UH law school students during a Diamond Head hike.

PreLaw magazine singled out the University of Hawaiʻi at Mānoa William S. Richardson School of Law for the high quality of its practical training and the unique classes it provides.

The spring 2017 issue of PreLaw magazine profiled a number of far west law schools. The article evaluated 64 law schools based on their practical training offerings, and the Mānoa law school placed 11 in the A- honor roll of schools that provide excellent practical training.

The article highlighted western law schools and points out that the location of law school—in Hawaiʻi and, specifically, in Mānoa Valley—isn’t all that the state’s sole law school has to offer.

“It has scored as a best value school, as a top school for practical training and as a most diverse law school,” notes the Prelaw magazine’s Managing Editor Katie Thisdell. “It’s among the smallest schools and the faculty and staff are supportive of students of all ages and their families.”

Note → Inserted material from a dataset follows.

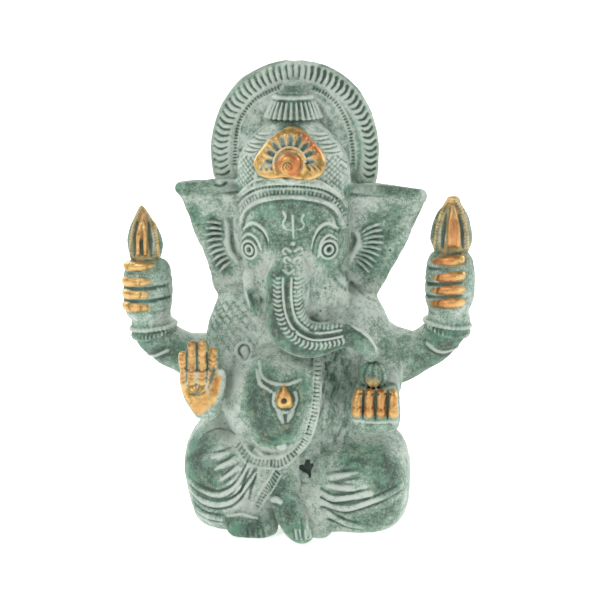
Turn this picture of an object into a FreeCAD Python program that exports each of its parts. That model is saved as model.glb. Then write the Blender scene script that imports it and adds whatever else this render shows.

The magazine also quoted Dean Avi Soifer, “Students not only study and work together but they hike, swim, surf and paddle together in competitive water sports that help them bond as a class and as a future legal network.”

The schools were evaluated in five categories: clinics, externships, simulation courses, inter-school competitions and other. Clinical experience received the most weight—38 percent—and the editors noted that experts call this experience “a particularly effective” on-the-job training tool.

The William S. Richardson School of Law has 10 clinical programs and 12 other institutes, centers and projects. To graduate, students are required to have six credits of clinical training as well as 60 hours of pro bono experience.